Baru kemudian pada hari Jumat selanjutnya, Gerada mendapat telepon dari rumah sakit yang mengatakan bahwa ia positif terinfeksi covid-19.
"Saya tidak takut, karena pada titik ini saya sudah mulai merasa lebih baik, suhu tubuh saya sudah turun, batuknya sudah hilang dan saya tidak perlu parasetamol lagi,"," katanya.
Sementara itu, ia mengungkapkan bahwa sang suami baik-baik saja dan tidak ada orang lain yang dihubunginya jatuh sakit sejauh ini.
"Kebanyakan orang sangat simpatik tetapi terpesona ketika saya memberi tahu mereka bahwa saya menderita coronavirus,"
"Mereka telah mengajukan banyak pertanyaan kepada saya, karena belum ada yang bertemu dengan seseorang yang sebenarnya memilikinya," katanya.
Wanita yang berprofesi dokter ini pun membandingkan covid-19 yang telah dirasakannya dengan wabah lain.
"Selama 35 tahun saya sebagai dokter, saya telah melihat beberapa hal menakutkan, termasuk wabah meningitis dan kasus SARS. Tetapi korona lebih menakutkan dalam hal dampaknya terhadap masyarakat dan ekonomi," ungkapnya.
Meski Gerada diberi tahu bahwa ia bisa berhenti mengasingkan diri lima hari setelah mulai merasa lebih baik, tetapi ia memilih tteap tinggal di rumah sepanjang minggu ini untuk memastikan ia tidak menulari orang lain. Saya akan kembali bekerja Senin depan.
"Jelas, itu adalah penyakit yang suram dengan tingkat kematian yang lebih tinggi daripada flu biasa,
"Meskipun saya pernah mendengar beberapa orang yang mengalami penyakit ringan seperti itu, mereka bahkan tidak menyadari bahwa mereka menderita itu," katanya.
Meski Gerada telah merasakan sakitnya terinfeksi covid-19, namun ia membagikan optimisme kepada orang-orang.
Ia mengatakan bahwa baginya itu hanya 'penyakit tujuh hari' dan sebagian besar orang yang terinfeksi virus ini bisa menang melawannya.
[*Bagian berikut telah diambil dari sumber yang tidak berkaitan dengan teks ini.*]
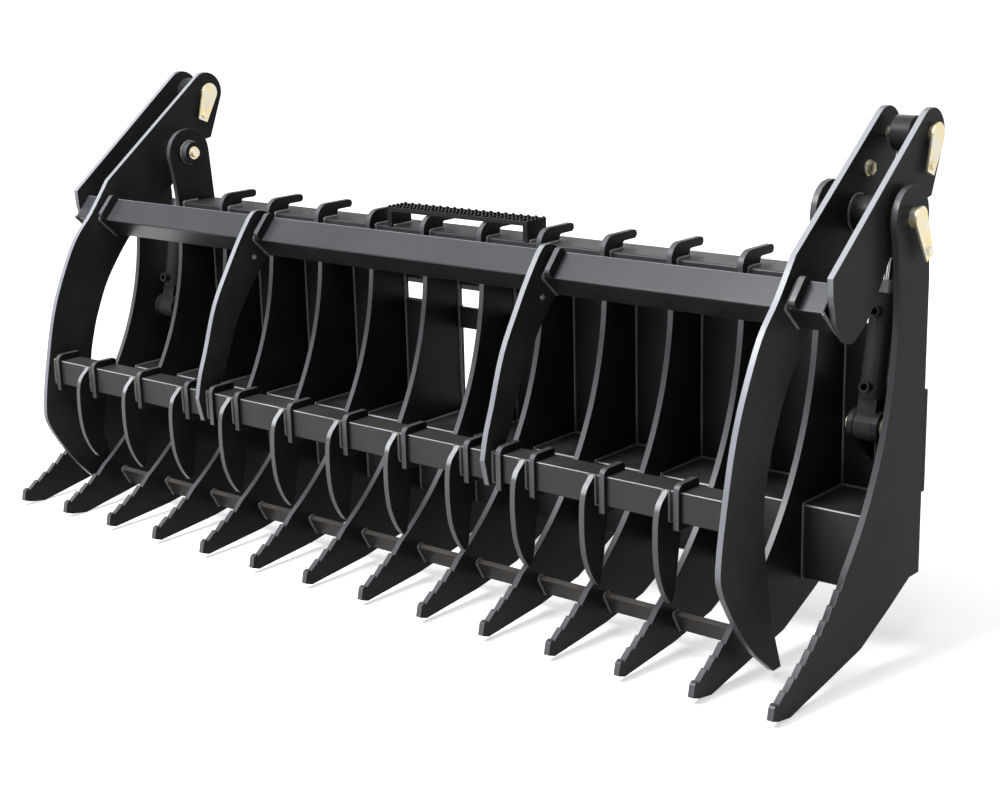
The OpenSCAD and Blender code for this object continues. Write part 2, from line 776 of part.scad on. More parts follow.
module barrel(right) {
    color(paint) along(right) difference() {
        union() {
            translate([-eye_w / 2, 0, 0]) rotate([0, 90, 0]) cylinder(h = eye_w, r = eye_r);
            translate([-eye_w / 2, -eye_r * neck_share, 0])
                cube([eye_w, 2 * eye_r * neck_share, barrel_low + cut]);
            translate([0, 0, barrel_low]) cylinder(h = barrel_top - barrel_low, d = barrel_d);
            for (s = [port_low_share, port_high_share])
                translate([0, 0, s * barrel_top]) rotate([90, 0, 0])
                    cylinder(h = barrel_d / 2 + port_h, r = port_r);
        }
        translate([-eye_w, 0, 0]) rotate([0, 90, 0]) cylinder(h = 2 * eye_w, r = rod_pin_d / 2 + run_gap);
        translate([0, 0, barrel_low + floor_t]) cylinder(h = barrel_top, d = bore_d);
        for (s = [port_low_share, port_high_share])
            translate([0, 0, s * barrel_top]) rotate([90, 0, 0])
                cylinder(h = barrel_d / 2 + port_h + cut, r = port_bore_r);
    }
}
neck_share = 0.6;

module gland(right) {
    color(steel) along(right) difference() {
        union() {
            translate([0, 0, barrel_top]) cylinder(h = gland_h, r = gland_r);
            translate([0, 0, barrel_top - gland_h]) cylinder(h = gland_h + cut, d = bore_d - 2 * pin_gap);
        }
        translate([0, 0, barrel_top - gland_h - cut])
            cylinder(h = 2 * gland_h + 2 * cut, d = rod_d + 2 * run_gap);
    }
}

// The rod eye turns round the rod pin with room for the arm's curved path
eye_room = 8.6;
rod_eye_r = 34;
piston_h = 24;
piston_gap = 22;
module rod(right) {
    piston_top = barrel_top - gland_h - piston_gap;
    color(chrome) along(right) difference() {
        union() {
            translate([0, 0, piston_top - piston_h])
                cylinder(h = cyl_len - piston_top + piston_h, d = rod_d);
            translate([0, 0, piston_top - piston_h]) cylinder(h = piston_h, d = bore_d - 2 * run_gap);
            translate([-eye_w / 2, 0, cyl_len]) rotate([0, 90, 0]) cylinder(h = eye_w, r = rod_eye_r);
        }
        translate([-eye_w, 0, cyl_len]) rotate([0, 90, 0])
            cylinder(h = 2 * eye_w, r = rod_pin_d / 2 + eye_room);
    }
}

end_plate(false);  // end_plate_left
end_plate(true);  // end_plate_right
ear_plate(false);  // ear_plate_left
ear_plate(true);  // ear_plate_right
tine(3);  // tine_03
tine(4);  // tine_04
tine(5);  // tine_05
tine(6);  // tine_06
tine(7);  // tine_07
tine(8);  // tine_08
tine(9);  // tine_09
tine(10);  // tine_10
tine(11);  // tine_11
tine(12);  // tine_12
top_tube();
back_wall();
corner_plates();
bottom_beam();
front_cross_bar();
attach_plate(false);  // attach_plate_left
attach_plate(true);  // attach_plate_right
attach_top_lip();
step_grating();
step_brackets();
cylinder_lugs();
base_pin(false);  // base_pin_left
base_pin(true);  // base_pin_right
pivot_pin(false);  // pivot_pin_left
pivot_pin(true);  // pivot_pin_right
upper_beam();
lower_beam();
arm_inner(false);  // arm_inner_left
arm_inner(true);  // arm_inner_right
arm_outer(false);  // arm_outer_left
arm_outer(true);  // arm_outer_right
claw(false);  // claw_left
claw(true);  // claw_right
finger(1);  // finger_01
finger(2);  // finger_02
finger(3);  // finger_03
finger(4);  // finger_04
finger(5);  // finger_05
finger(6);  // finger_06
finger(7);  // finger_07
finger(8);  // finger_08
finger(9);  // finger_09
finger(10);  // finger_10
finger(11);  // finger_11
beam_saddles();
arm_hubs();
pivot_bushes();
rod_pin(false);  // rod_pin_left
rod_pin(true);  // rod_pin_right
barrel(false);  // barrel_left
barrel(true);  // barrel_right
gland(false);  // gland_left
gland(true);  // gland_right
rod(false);  // rod_left
rod(true);  // rod_right
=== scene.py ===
"""Grapple rake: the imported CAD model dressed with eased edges, weld beads, enamel, zinc and chrome."""

import json
import math

import bmesh
import bpy
import numpy as np
from mathutils import Matrix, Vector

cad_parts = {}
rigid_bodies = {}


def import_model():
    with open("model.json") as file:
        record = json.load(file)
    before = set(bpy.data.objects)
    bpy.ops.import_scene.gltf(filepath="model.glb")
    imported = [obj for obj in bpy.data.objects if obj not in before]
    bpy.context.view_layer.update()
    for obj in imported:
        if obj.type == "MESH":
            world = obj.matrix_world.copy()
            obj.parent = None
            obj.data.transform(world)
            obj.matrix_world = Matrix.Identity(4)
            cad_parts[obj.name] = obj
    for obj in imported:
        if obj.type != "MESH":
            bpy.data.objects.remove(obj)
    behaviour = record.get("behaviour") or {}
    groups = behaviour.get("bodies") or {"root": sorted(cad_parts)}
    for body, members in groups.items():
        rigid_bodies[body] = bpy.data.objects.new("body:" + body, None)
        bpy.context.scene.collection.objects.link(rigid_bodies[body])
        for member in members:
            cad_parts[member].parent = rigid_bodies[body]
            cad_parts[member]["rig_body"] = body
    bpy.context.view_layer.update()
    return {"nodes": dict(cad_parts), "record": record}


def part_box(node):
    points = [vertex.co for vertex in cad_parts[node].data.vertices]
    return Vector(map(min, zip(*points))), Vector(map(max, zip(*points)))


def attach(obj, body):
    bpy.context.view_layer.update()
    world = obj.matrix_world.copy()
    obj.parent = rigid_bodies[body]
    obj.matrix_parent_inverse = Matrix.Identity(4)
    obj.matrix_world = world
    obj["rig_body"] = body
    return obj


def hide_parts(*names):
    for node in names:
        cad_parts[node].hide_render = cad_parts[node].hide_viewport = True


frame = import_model()


# Camera: it stands in front of the right end of the rake, higher than the clamp's arms, and looks down on it
# through a long lens. The small roll tips the picture as the photograph has it.
def linked(name, data):
    """A new object of the scene that holds this camera, lamp or mesh."""
    thing = bpy.data.objects.new(name, data)
    bpy.context.scene.collection.objects.link(thing)
    return thing


def stood(name, data, axes, place):
    """A camera or lamp from the directions of its X, Y and Z axes and its place. It looks along its -Z."""
    turned = np.eye(4)
    turned[:3, :3] = np.stack(axes, axis=1)
    turned[:3, 3] = place
    thing = linked(name, data)
    thing.matrix_world = Matrix(turned.tolist())
    return thing


azimuth, elevation, roll = (math.radians(angle) for angle in (39.929, 14.854, -1.455))
standpoint = (2.547, -2.7885, 1.356)
focal_length, sensor_width, sight = 64.8, 36.0, 100.0
behind = np.array(
    [math.sin(azimuth) * math.cos(elevation), -math.cos(azimuth) * math.cos(elevation), math.sin(elevation)]
)
level = np.array([math.cos(azimuth), math.sin(azimuth), 0.0])
rise = np.cross(behind, level)
right = math.cos(roll) * level + math.sin(roll) * rise
up = math.cos(roll) * rise - math.sin(roll) * level
camera_data = bpy.data.cameras.new("camera")
camera_data.lens = focal_length
camera_data.sensor_width = sensor_width
camera_data.sensor_fit = "HORIZONTAL"
camera_data.clip_end = sight
bpy.context.scene.camera = stood("camera", camera_data, (right, up, behind), standpoint)
bpy.context.scene.view_settings.view_transform = "Standard"


# Studio: a pale floor at the level of the tine heels, a white surround, and wide soft lamps before, above and
# behind the rake. Surround and floor show white to the camera and to metal, and light the rake evenly.
class Wire:
    """One output socket of a node tree. Arithmetic on it adds Math nodes, and made() adds any other node."""

    def __init__(self, tree, socket=None):
        self.tree = tree
        self.socket = socket

    def made(self, kind, settings, values, out=0):
        """A node of that kind: its settings come first, then the values or wires of its inputs. Inputs and
        the output go by name or number."""
        node = self.tree.nodes.new(kind)
        for key, value in settings.items():
            setattr(node, key, value)
        for key, value in values.items():
            if isinstance(value, Wire):
                self.tree.links.new(value.socket, node.inputs[key])
            else:
                node.inputs[key].default_value = value
        return Wire(self.tree, node.outputs[out] if node.outputs else None)

    def beside(self, out):
        """Another output of the node that this wire comes from."""
        return Wire(self.tree, self.socket.node.outputs[out])

    def maths(self, operation, first, second):
        """A Math node on two values or wires."""
        return self.made("ShaderNodeMath", {"operation": operation}, {0: first, 1: second})

    def __add__(self, other):
        return self.maths("ADD", self, other)

    __radd__ = __add__

    def __sub__(self, other):
        return self.maths("SUBTRACT", self, other)

    def __rsub__(self, other):
        return self.maths("SUBTRACT", other, self)

    def __mul__(self, other):
        return self.maths("MULTIPLY", self, other)

    __rmul__ = __mul__

    def __abs__(self):
        return self.maths("ABSOLUTE", self, 0.0)

    def between(self, low, high):
        """0 below low, 1 above high, and a smooth step from one to the other."""
        values = {0: self, 1: low, 2: high, 3: 0.0, 4: 1.0}
        return self.made("ShaderNodeMapRange", {"interpolation_type": "SMOOTHSTEP"}, values)

    def blend(self, plain, covered):
        """The plain colour where this wire is 0, and the covered one where it is 1. A colour is a wire or
        three numbers."""
        a, b = (colour if isinstance(colour, Wire) else (*colour, 1.0) for colour in (plain, covered))
        return self.made("ShaderNodeMix", {"data_type": "RGBA"}, {0: self, 6: a, 7: b}, out=2)

    def noise(self, scale, detail, rough=0.5):
        """Noise on this wire's coordinates."""
        values = {"Vector": self, "Scale": scale, "Detail": detail, "Roughness": rough}
        return self.made("ShaderNodeTexNoise", {}, values)

    def bump(self, strength, distance):
        """A bump that has this wire as its height, for a shader's Normal."""
        return self.made("ShaderNodeBump", {}, {"Strength": strength, "Distance": distance, "Height": self})


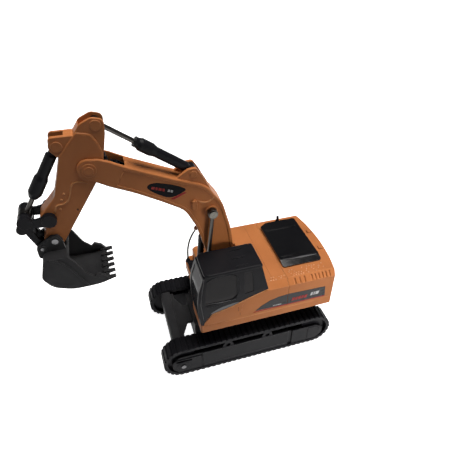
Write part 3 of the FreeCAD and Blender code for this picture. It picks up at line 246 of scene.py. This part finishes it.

Baca Juga: Selain Rasa Pusing, Ini Gejala Stroke Iskemik, Termasuk Jatuh Tanpa Sebab yang Tidak Disengaja
"Kita semua takut akan hal itu karena kita tidak tahu tentang apa itu. Tetapi bagi saya itu hanya penyakit tujuh hari, yang saya yakini adalah pengalaman kebanyakan orang.
"Tubuh saya yang berusia 60 tahun telah berjuang melawan virus baru. Itu telah memanggil antibodi saya - jika Anda mengambil sampel darah saya sekarang, itu akan penuh dengan mereka (amtibodi), dan melindungi paru-paru, jantung, dan ginjal saya dari serangan.
"Saya melaluinya, dan yang harus saya tunjukkan untuk itu adalah sakit tenggorokan dan beberapa bisul di hidung saya yang belum sembuh.
"Sebagian besar orang yang mendapatkan virus ini akan memenangkan pertempuran melawannya," katanya.
Menurutnya, mereka yang kesulitan atau tidak bisa melawan penyakit ini disebabkan karena ada kondisi kesehatan yang mendasarinya.
Namun, bagi sebagian besar, penyakit ini bisa dihadapi.
"Itu bukan sesuatu yang bagi sebagian besar kita perlu ditakuti," katanya.